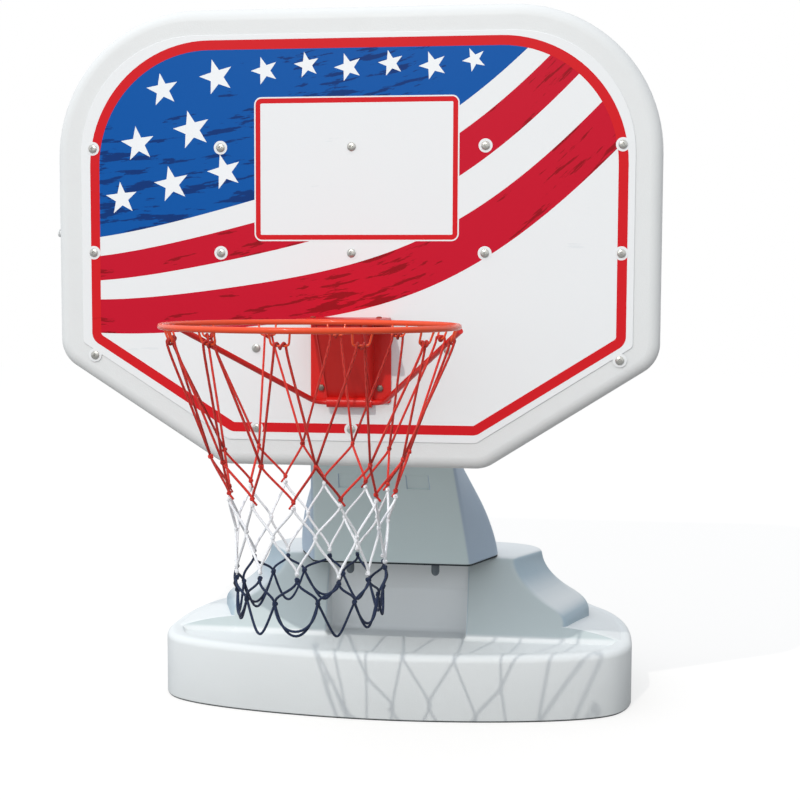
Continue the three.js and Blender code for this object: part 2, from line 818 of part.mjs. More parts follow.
// Level ring of the tower, thinned by a wall
function towerRing(z, sideHalf, thin, level) {
  const front = towerFrontAt(z) + thin;
  const back = towerFrontAt(z) + towerDepthAt(z) - thin;
  const frontHalf = towerFrontHalfAt(z) - thin;
  const widest = Math.max(sideHalf, towerFrontHalfAt(z) + touchGap) - thin;
  const sideShare = towerSideBack / towerFootDepth;
  const backHalf = widest * towerBackShare;
  const right = [
    [frontHalf - towerEdge, front],
    [frontHalf, front + towerEdge],
    [widest, front + (back - front) * sideShare],
    [backHalf, back - towerEdge],
    [backHalf - towerEdge, back],
  ];
  const left = right.map(([x, y]) => [-x, y]).reverse();
  return [...right, ...left].map(([x, y]) => [x, y, level]);
}

const towerLevels = [
  ...shoulderLifts.map((lift, i) => [towerFootHeight + lift, shoulderHalves[i]]),
  [towerKneeHeight, 0],
  [towerMountBottom, 0],
  [towerMountTop, 0],
];

// Body of the tower from its foot to its top
function towerBody(thin) {
  const rings = towerLevels.map(([height, side]) => towerRing(height, side, thin, height));
  if (thin) {
    rings[0] = towerRing(towerFootHeight, shoulderHalves[0], thin, towerFootHeight + thin);
    rings[rings.length - 1] = towerRing(towerMountTop, 0, thin, towerMountTop - thin);
  }
  return solidOf(ringStack(rings));
}

// Block sunk into the leaning front face
function patch(x) {
  const bottom = patchMiddle - half(patchHeight);
  const top = patchMiddle + half(patchHeight);
  const outline = [
    [towerFrontAt(bottom) - cutOver, bottom],
    [towerFrontAt(bottom) + patchDepth, bottom],
    [towerFrontAt(top) + patchDepth, top],
    [towerFrontAt(top) - cutOver, top],
  ];
  return sidePlate(outline, x - half(patchWidth), x + half(patchWidth));
}

// Hollow tower with its flange at the board and its stub in the pedestal
function tower() {
  const footHeight = towerFootHeight;
  const stub = (thin, lift) =>
    box(
      [-stubHalf + thin, stubFront + thin, footHeight - stubDrop - lift],
      [stubHalf - thin, stubBack - thin, footHeight + 2 * towerWall],
    );
  const flange = box(
    [-flangeHalf, boardBackY + touchGap, towerMountBottom],
    [flangeHalf, boardBackY + touchGap + flangeThickness, towerMountTop],
  );
  const pegHoles = [-pegOffset, pegOffset].map((x) =>
    solidOf(
      rod(boltShankRadius + boltClearance, -cutOver, 2 * towerWall, pegSides)
        .translate(x, towerFootFront + pegFront, footHeight),
    ),
  );
  const boltHoles = bores(
    towerBoltSpots, boltShankRadius, boardBackY - cutOver, boardBackY + flangeThickness + cutOver,
  );
  return cutBy(joined([towerBody(0), stub(0, 0)]).subtract(towerBody(towerWall)), [
    stub(towerWall, cutOver), ...[-patchOffset, patchOffset].map(patch), ...pegHoles,
  ]).add(flange).subtract(joined(boltHoles));
}

// Bolt through the tower's flange into the back of the board
function towerBolt([x, z]) {
  const flangeBack = boardBackY + touchGap + flangeThickness;
  const back = (geometry) =>
    solidOf(geometry.rotateX(-Math.PI / 2).translate(x, flangeBack + touchGap, z));
  return joined([
    back(rod(hexRadius, 0, boltHeadHeight, hexSides)),
    back(rod(boltShankRadius, -towerBoltReach, half(boltHeadHeight), boltSides)),
  ]);
}

// Rounded peg screwed up into the underside of the tower's front edge
function towerPeg(x) {
  const profile = [
    [0, -pegLength],
    ...pegTipShares.map(([out, down]) => [out * pegRadius, -down * pegLength]),
    [pegRadius, -touchGap],
    [boltShankRadius, -touchGap],
    [boltShankRadius, towerWall],
    [0, towerWall],
  ];
  return solidOf(
    turned(profile, pegSides).translate(x, towerFootFront + pegFront, towerFootHeight),
  );
}

// Tank outline from above: right half from the front centre to the back centre
function tankHalfPlan() {
  const at = ([side, depth]) =>
    new THREE.Vector2(side * tankHalfWidth, depth * (depth < 0 ? tankFront : tankBack));
  const front = new THREE.CubicBezierCurve(...tankFrontShares.map(at));
  const corner = new THREE.QuadraticBezierCurve(...tankCornerShares.map(at));
  const side = new THREE.CubicBezierCurve(...tankSideShares.map(at));
  const rear = new THREE.CubicBezierCurve(...tankRearShares.map(at));
  return [
    ...front.getPoints(tankFrontSteps), ...corner.getPoints(tankCornerSteps).slice(1),
    ...side.getPoints(tankSideSteps).slice(1), ...rear.getPoints(tankRearSteps).slice(1),
    at([0, 1]),
  ];
}

// Whole closed outline from a right half that starts and ends on the middle line
const mirrored = (right) => [
  ...right,
  ...right.slice(1, -1).reverse().map((point) => new THREE.Vector2(-point.x, point.y)),
];

// Outline moved inward along its normals
function insetPlan(plan, inset) {
  return plan.map((point, i) => {
    const before = plan[(i + plan.length - 1) % plan.length];
    const after = plan[(i + 1) % plan.length];
    const along = after.clone().sub(before).normalize();
    return [point.x - along.y * inset, point.y + along.x * inset];
  });
}

const tankPlan = mirrored(tankHalfPlan());
const tankRing = (inset, z) => insetPlan(tankPlan, inset).map(([x, y]) => [x, y, z]);

// Outside of the tank with its raised lip and its sunken deck
function tankOuter() {
  const edge = tankHeight - tankEdge;
  return solidOf(ringStack([
    tankRing(tankFootEdge, 0),
    tankRing(0, tankFootEdge),
    tankRing(0, edge),
    ...tankEdgeShares.map(([inward, up]) => tankRing(tankEdge * inward, edge + tankEdge * up)),
    tankRing(tankEdge, tankHeight),
    tankRing(lipWidth, tankHeight),
    tankRing(lipWidth + deckSlope, deckHeight),
  ]));
}

// Room inside the tank
function tankInner() {
  const top = deckHeight - tankWall;
  return solidOf(ringStack([
    tankRing(tankFootEdge + tankWall, tankWall),
    tankRing(tankWall, tankFootEdge + tankWall),
    tankRing(tankWall, top - tankEdge),
    tankRing(tankWall + tankEdge, top),
  ]));
}

// Level ring of the pedestal at a flare between 0 at the top and 1 at the foot. Its front leans back
function pedestalRing(flare, thin, z) {
  const frontHalf = pedestalTopHalf + pedestalFlare * flare - thin;
  const middleHalf = pedestalTopMid + pedestalMidFlare * flare - thin;
  const back = pedestalTopBack + pedestalBackFlare * flare - thin;
  const rise = Math.max(z - deckHeight, 0) / (towerFootHeight - deckHeight);
  const front = thin - pedestalFront + pedestalLean * rise;
  const bend = new THREE.QuadraticBezierCurve(
    new THREE.Vector2(middleHalf, pedestalMidBack),
    new THREE.Vector2(middleHalf, back),
    new THREE.Vector2(middleHalf * pedestalBackShare, back),
  );
  const right = [
    new THREE.Vector2(0, front),
    new THREE.Vector2(frontHalf - pedestalEdge, front),
    new THREE.Vector2(frontHalf, front + pedestalEdge),
    ...bend.getPoints(pedestalSteps),
    new THREE.Vector2(0, back),
  ];
  return mirrored(right).map(({ x, y }) => [x, y, z]);
}

// Pedestal: straight foot, then a flank curving in as it rises
function pedestal(thin, bottom) {
  const top = towerFootHeight - touchGap - thin;
  const rings = [pedestalRing(1, thin, bottom)];
  for (let step = 0; step <= pedestalSteps; step += 1) {
    const rise = step / pedestalSteps;
    const height = pedestalFootHeight + (top - pedestalFootHeight) * rise;
    rings.push(pedestalRing((1 - rise) ** 2, thin, height));
  }
  return solidOf(ringStack(rings));
}

// Level ring of a raised deck on one side, moved inward and thinned by a wall
function sideDeckRing(sign, inward, thin, z) {
  const shorter = 1 - sideDeckBackShare * inward;
  const front = sideDeckEdge[0][1];
  const edge = sideDeckEdge.map(([x, y]) => [x - inward - thin, front + (y - front) * shorter]);
  edge[0][1] += thin;
  const last = edge[edge.length - 1];
  last[1] -= thin;
  const right = [[sideDeckInner, front + thin], ...edge, [sideDeckInner, last[1]]];
  const points = right.map(([x, y]) => [sign * x, y, z]);
  return sign > 0 ? points : points.reverse();
}

// Raised decks beside the pedestal, up from a bottom level
const sideDecks = (thin, bottom) =>
  joined([-1, 1].map((sign) =>
    solidOf(ringStack([
      sideDeckRing(sign, sideDeckSteps[0][0], thin, bottom),
      ...sideDeckSteps.map(([inward, z]) => sideDeckRing(sign, inward, thin, z - thin)),
    ])),
  ));

// Alcove in the middle of the pedestal's front
function alcove(grow) {
  const low = deckHeight - grow;
  const front = -pedestalFront - cutOver - grow;
  return joined([
    box([-alcoveHalf - grow, front, low],
      [alcoveHalf + grow, alcoveBack + grow, alcoveStepHeight]),
    box([-alcoveHalf - grow, front, alcoveStepHeight - cutOver],
      [alcoveHalf + grow, alcoveBack - alcoveStep + grow, towerFootHeight + cutOver]),
  ]);
}

// Tank and pedestal in one hollow body
function tank() {
  const outer = joined([
    tankOuter(), pedestal(0, deckHeight - half(tankWall)), sideDecks(0, deckHeight - half(tankWall)),
  ]);
  const inner = joined([
    tankInner(), pedestal(tankWall, deckHeight - 2 * tankWall),
    sideDecks(tankWall, deckHeight - 2 * tankWall),
  ]);
  const socket = box(
    [-stubHalf - touchGap, stubFront - touchGap, towerFootHeight - stubDrop],
    [stubHalf + touchGap, stubBack + touchGap, towerFootHeight + cutOver],
  );
  const fillHole = solidOf(
    rod(portRadius, deckHeight - 2 * tankWall, tankHeight, capSides).translate(fillX, fillY, 0),
  );
  const drainHole = solidOf(
    rod(portRadius * plugScaleShare, -2 * tankWall, 2 * tankWall, capSides)
      .rotateX(-Math.PI / 2)
      .translate(drainX, tankBack, drainHeight),
  );
  return cutBy(outer.subtract(alcove(0)), [
    inner.subtract(alcove(tankWall)), socket, fillHole, drainHole,
  ]);
}

// Sand that weighs the tank down
const sand = () =>
  solidOf(ringStack([tankRing(sandInset, tankWall + touchGap), tankRing(sandInset, sandHeight)]));

// Screw cap with a grip bar and a skirt in its port, along Z
function capSolid(scale, turn) {
  const skirt = portRadius * scale - touchGap;
  const lift = gasketHeight + 2 * touchGap;
  const body = rod(capRadius * scale, lift, lift + capHeight * scale, capSides);
  const stem = rod(skirt, -capSkirt * scale, lift + half(capHeight * scale), capSides);
  const grip = new THREE.BoxGeometry(
    2 * capGripHalf * scale, capGripThickness * scale, capGripHeight * scale + capHeight * scale,
  ).translate(0, 0, lift + half((capGripHeight + capHeight) * scale) + touchGap);
  return joined([body, stem, grip].map((geometry) => solidOf(turn(geometry))));
}

// Flat ring under a cap, along Z
function gasketSolid(scale, turn) {
  const ring = (radius, low, high) => solidOf(turn(rod(radius, low, high, capSides)));
  return ring(capRadius * scale, touchGap, touchGap + gasketHeight)
    .subtract(ring(portRadius * scale, -cutOver, gasketHeight + cutOver));
}

const onDeck = (geometry) => geometry.translate(fillX, fillY, deckHeight);
const onBack = (geometry) =>
  geometry.rotateX(-Math.PI / 2).translate(drainX, tankBack, drainHeight);

// All pieces
function build() {
  const group = new THREE.Group();
  const sides = [["left", -1], ["right", 1]];
  piece(group, "base_tank", tank(), looks.tank);
  piece(group, "ballast_sand", sand(), looks.sand);
  piece(group, "tower", tower(), looks.tower);
  piece(group, "board_shell", boardShell(), looks.shell);
  piece(group, "face_panel", facePanel(), looks.panel);
  piece(group, "vent_plug", ventPlug(), looks.dark);
  screwSpots.forEach((spot, i) =>
    piece(group, `face_screw_${String(i + 1).padStart(2, "0")}`, faceScrew(spot), looks.steel));
  piece(group, "rim_ring", rimRing(), looks.rim);
  piece(group, "rim_bracket", rimBracket(), looks.bracket);
  piece(group, "rim_brace", rimBrace(), looks.bracket);
  sides.forEach(([side, sign]) =>
    piece(group, `top_bolt_${side}`, topBolt(sign * topBoltOffset), looks.steel));
  boltSpots.forEach((spot, i) => {
    piece(group, `bracket_bolt_${i + 1}`, bracketBolt(spot), looks.steel);
    piece(group, `bracket_nut_${i + 1}`, bracketNut(spot), looks.steel);
  });
  piece(group, "back_plate", backPlate(), looks.steel);
  towerBoltSpots.forEach((spot, i) =>
    piece(group, `tower_bolt_${i + 1}`, towerBolt(spot), looks.steel));
  sides.forEach(([side, sign]) =>
    piece(group, `tower_peg_${side}`, towerPeg(sign * pegOffset), looks.dark));
  piece(group, "net_red", redNet(), looks.cordRed);
  piece(group, "net_white", whiteNet(), looks.cordWhite);
  piece(group, "net_navy", navyNet(), looks.cordNavy);
  piece(group, "fill_gasket", gasketSolid(1, onDeck), looks.rubber);
  piece(group, "fill_cap", capSolid(1, onDeck), looks.dark);
  piece(group, "drain_gasket", gasketSolid(plugScaleShare, onBack), looks.rubber);
  piece(group, "drain_plug", capSolid(plugScaleShare, onBack), looks.dark);
  return group;
}

export default build();
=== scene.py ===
# %% [markdown]
# # A poolside basketball hoop
# The hoop is a blow-moulded plastic stand with a printed board, a steel rim and a cord net. Its
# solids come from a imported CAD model, which is loaded first and never moved. Each cell below makes
# one visible piece as a surface worked out with numpy, and lets it ride on the body it belongs to.
# Everything is in metres: X to the viewer's right, Y away from the viewer, Z up from the floor.

# %% The frame
import json
import math
from collections import namedtuple

import bmesh
import bpy
import numpy as np
from mathutils import Matrix, Vector
from mathutils.geometry import delaunay_2d_cdt

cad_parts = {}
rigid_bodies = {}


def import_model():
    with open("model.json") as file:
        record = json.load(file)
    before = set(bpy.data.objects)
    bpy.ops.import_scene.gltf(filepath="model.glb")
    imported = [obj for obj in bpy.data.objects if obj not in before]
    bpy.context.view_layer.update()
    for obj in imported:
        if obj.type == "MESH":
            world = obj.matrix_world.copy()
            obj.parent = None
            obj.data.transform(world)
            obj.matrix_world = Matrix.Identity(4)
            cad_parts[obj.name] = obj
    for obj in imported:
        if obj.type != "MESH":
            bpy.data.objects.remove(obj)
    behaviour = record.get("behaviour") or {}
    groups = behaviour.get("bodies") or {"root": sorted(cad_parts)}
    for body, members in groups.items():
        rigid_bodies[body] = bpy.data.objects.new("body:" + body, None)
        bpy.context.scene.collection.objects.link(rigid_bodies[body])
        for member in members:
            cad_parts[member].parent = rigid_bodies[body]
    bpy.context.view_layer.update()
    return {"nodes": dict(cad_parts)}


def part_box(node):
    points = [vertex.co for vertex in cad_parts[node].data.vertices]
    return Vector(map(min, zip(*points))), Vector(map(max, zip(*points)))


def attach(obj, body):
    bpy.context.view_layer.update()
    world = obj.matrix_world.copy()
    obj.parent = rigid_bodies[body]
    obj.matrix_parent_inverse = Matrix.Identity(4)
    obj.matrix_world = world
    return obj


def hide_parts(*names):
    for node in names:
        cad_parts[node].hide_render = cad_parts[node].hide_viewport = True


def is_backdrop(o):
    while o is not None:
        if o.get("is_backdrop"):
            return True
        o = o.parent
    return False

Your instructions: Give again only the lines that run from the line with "gasketSolid(plugScaleShare, onBack), looks.rubber);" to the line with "for member in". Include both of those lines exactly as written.

Correct response:
  piece(group, "drain_gasket", gasketSolid(plugScaleShare, onBack), looks.rubber);
  piece(group, "drain_plug", capSolid(plugScaleShare, onBack), looks.dark);
  return group;
}

export default build();
=== scene.py ===
# %% [markdown]
# # A poolside basketball hoop
# The hoop is a blow-moulded plastic stand with a printed board, a steel rim and a cord net. Its
# solids come from a imported CAD model, which is loaded first and never moved. Each cell below makes
# one visible piece as a surface worked out with numpy, and lets it ride on the body it belongs to.
# Everything is in metres: X to the viewer's right, Y away from the viewer, Z up from the floor.

# %% The frame
import json
import math
from collections import namedtuple

import bmesh
import bpy
import numpy as np
from mathutils import Matrix, Vector
from mathutils.geometry import delaunay_2d_cdt

cad_parts = {}
rigid_bodies = {}


def import_model():
    with open("model.json") as file:
        record = json.load(file)
    before = set(bpy.data.objects)
    bpy.ops.import_scene.gltf(filepath="model.glb")
    imported = [obj for obj in bpy.data.objects if obj not in before]
    bpy.context.view_layer.update()
    for obj in imported:
        if obj.type == "MESH":
            world = obj.matrix_world.copy()
            obj.parent = None
            obj.data.transform(world)
            obj.matrix_world = Matrix.Identity(4)
            cad_parts[obj.name] = obj
    for obj in imported:
        if obj.type != "MESH":
            bpy.data.objects.remove(obj)
    behaviour = record.get("behaviour") or {}
    groups = behaviour.get("bodies") or {"root": sorted(cad_parts)}
    for body, members in groups.items():
        rigid_bodies[body] = bpy.data.objects.new("body:" + body, None)
        bpy.context.scene.collection.objects.link(rigid_bodies[body])
        for member in members:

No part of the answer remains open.